What is required:
Every line from the first one to the line containing "arm_t = 0.6; // [0.5:0.05:0.75]" should be echoed exactly; leave out the rest.

Provided material:
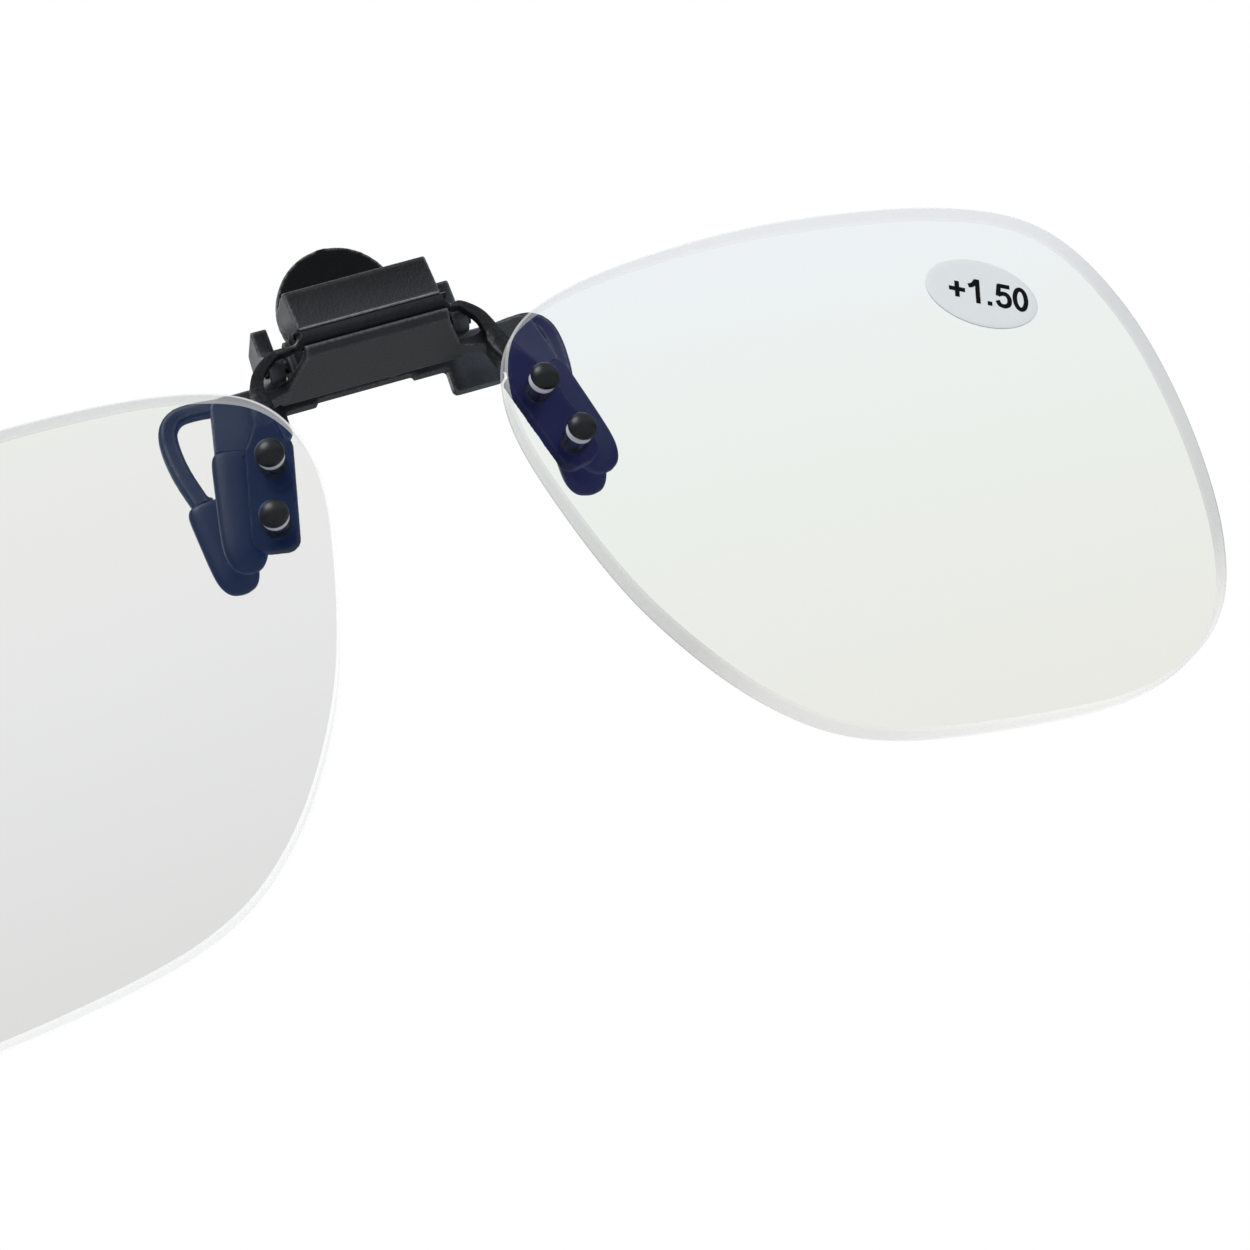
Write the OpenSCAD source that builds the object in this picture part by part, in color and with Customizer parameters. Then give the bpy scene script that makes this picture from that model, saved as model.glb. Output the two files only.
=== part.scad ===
// Clip-on flip-up reading glasses: two rimless lenses on a flip-up carrier, and a sprung clip.
// X runs from lens to lens, Y points back to the wearer's face, Z points up. Millimetres.
// The origin is midway between the feet, on the faces of the front sleeves that grip.

/* [Lenses] */
// Width of one lens
lens_w = 60.3; // [56:0.1:64]
// Height of one lens
lens_h = 49; // [45:0.5:53]
// Gap between the two lenses at the nose
lens_gap = 16; // [15.4:0.1:17.6]
// Thickness of a lens at its middle
lens_t = 3; // [2.6:0.1:3.6]
// Radius of the convex front of a lens, whose back is flat
lens_front_r = 400; // [330:10:900]
// Angle by which each lens turns back towards the temple, in degrees
wrap = 11.4; // [8:0.1:12]
// Distance of the lens middle below the grip
lens_drop = 11; // [10:0.25:12]
// Distance of the lens back in front of the grip
lens_ahead = 4.5; // [4.4:0.1:5.5]

/* [Lens pins] */
// Diameter of a pin's domed head
head_d = 2.6; // [2.3:0.05:2.8]
// Diameter of a pin's shank
shank_d = 1.2; // [0.9:0.05:1.4]
// Outer diameter of a clear bush
bush_d = 2.1; // [1.9:0.05:2.3]
// Distance between the two pins of a lens
pin_pitch = 5.35; // [4.8:0.05:5.8]

/* [Carrier] */
// Diameter of the hinge bar that the lenses flip on
bar_d = 1.6; // [1.4:0.05:1.65]
// Width of a mounting plate behind a lens
plate_w = 3.9; // [3.4:0.1:4.2]
// Thickness of a mounting plate
plate_t = 1.1; // [0.9:0.05:1.2]
// Thickness of a crescent arm at the bar
arm_t = 0.6; // [0.5:0.05:0.75]

/* [Front jaw] */
// Width of the lever block
block_w = 12.2; // [11:0.1:12.6]
// Height of the lever block's top above the grip
block_top = 16.5; // [15.8:0.1:17.5]
// Thickness of the floor plate
floor_t = 0.65; // [0.5:0.05:0.7]
// Half the floor's width at its back edge
floor_half = 8.3; // [7.6:0.1:8.6]
// Thickness of the front legs
leg_t = 1.6; // [1.2:0.1:1.8]

/* [Rear jaw] */
// Thickness of the rear jaw's plate
jaw_t = 1.4; // [1.2:0.1:1.6]
// Diameter of the round thumb tab
tab_d = 10.6; // [9.4:0.2:11.4]
// Width of the curved rear arms
band_w = 1.6; // [1.3:0.1:1.9]
// Thickness of an ear
ear_t = 1.4; // [1.1:0.1:1.5]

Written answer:
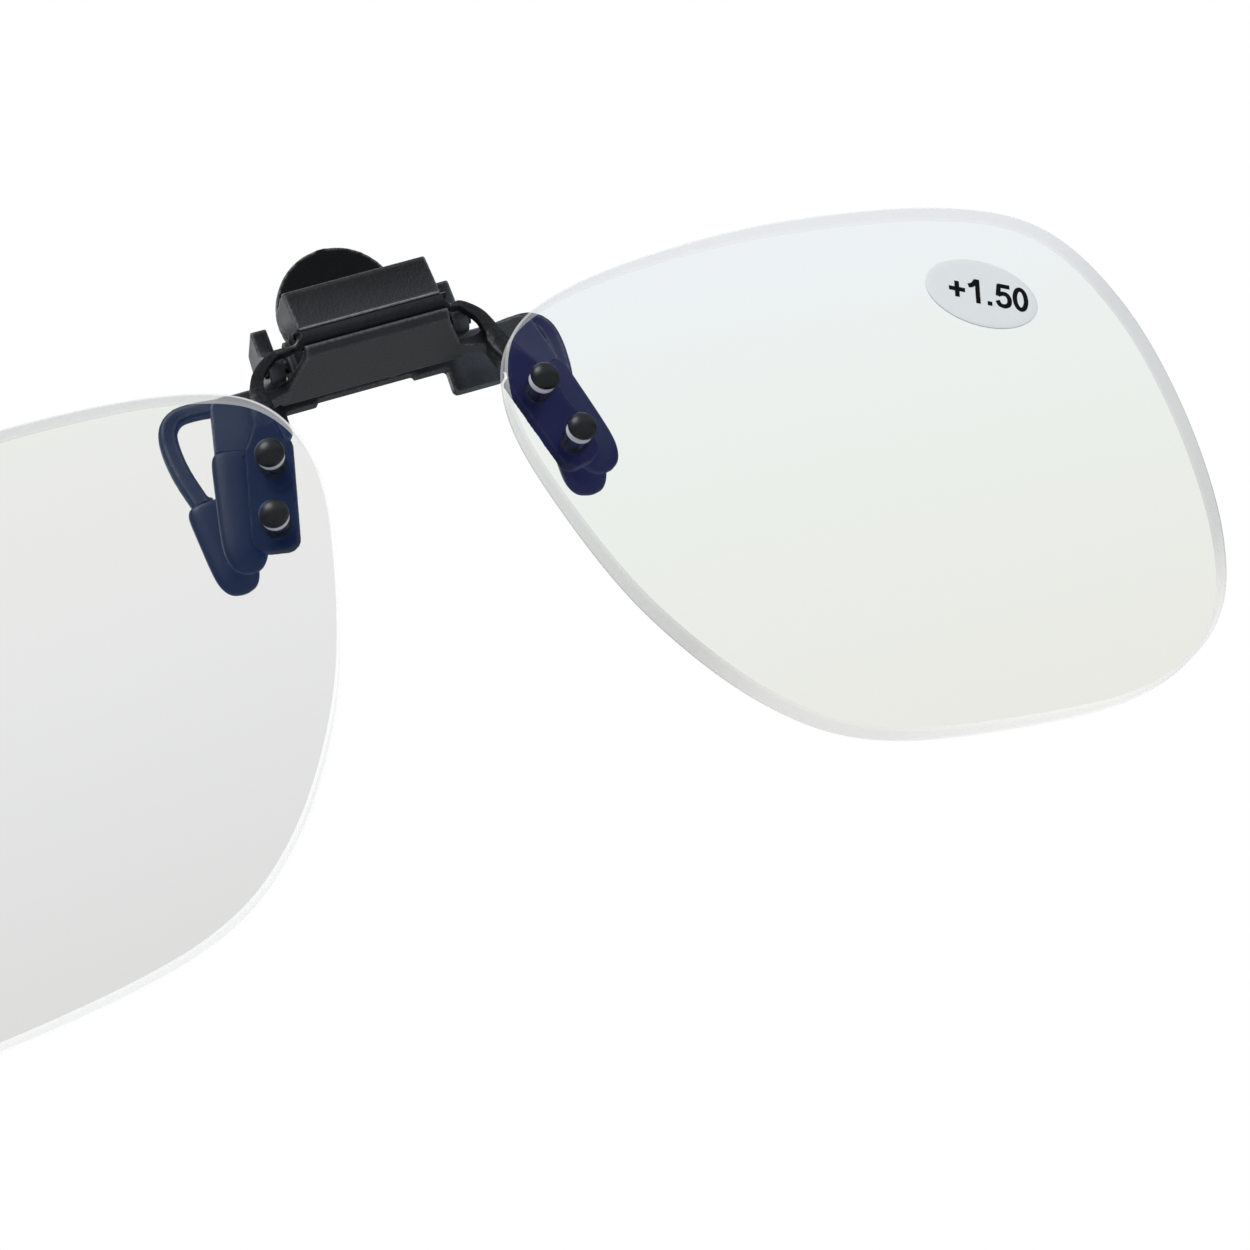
Write the OpenSCAD source that builds the object in this picture part by part, in color and with Customizer parameters. Then give the bpy scene script that makes this picture from that model, saved as model.glb. Output the two files only.
=== part.scad ===
// Clip-on flip-up reading glasses: two rimless lenses on a flip-up carrier, and a sprung clip.
// X runs from lens to lens, Y points back to the wearer's face, Z points up. Millimetres.
// The origin is midway between the feet, on the faces of the front sleeves that grip.

/* [Lenses] */
// Width of one lens
lens_w = 60.3; // [56:0.1:64]
// Height of one lens
lens_h = 49; // [45:0.5:53]
// Gap between the two lenses at the nose
lens_gap = 16; // [15.4:0.1:17.6]
// Thickness of a lens at its middle
lens_t = 3; // [2.6:0.1:3.6]
// Radius of the convex front of a lens, whose back is flat
lens_front_r = 400; // [330:10:900]
// Angle by which each lens turns back towards the temple, in degrees
wrap = 11.4; // [8:0.1:12]
// Distance of the lens middle below the grip
lens_drop = 11; // [10:0.25:12]
// Distance of the lens back in front of the grip
lens_ahead = 4.5; // [4.4:0.1:5.5]

/* [Lens pins] */
// Diameter of a pin's domed head
head_d = 2.6; // [2.3:0.05:2.8]
// Diameter of a pin's shank
shank_d = 1.2; // [0.9:0.05:1.4]
// Outer diameter of a clear bush
bush_d = 2.1; // [1.9:0.05:2.3]
// Distance between the two pins of a lens
pin_pitch = 5.35; // [4.8:0.05:5.8]

/* [Carrier] */
// Diameter of the hinge bar that the lenses flip on
bar_d = 1.6; // [1.4:0.05:1.65]
// Width of a mounting plate behind a lens
plate_w = 3.9; // [3.4:0.1:4.2]
// Thickness of a mounting plate
plate_t = 1.1; // [0.9:0.05:1.2]
// Thickness of a crescent arm at the bar
arm_t = 0.6; // [0.5:0.05:0.75]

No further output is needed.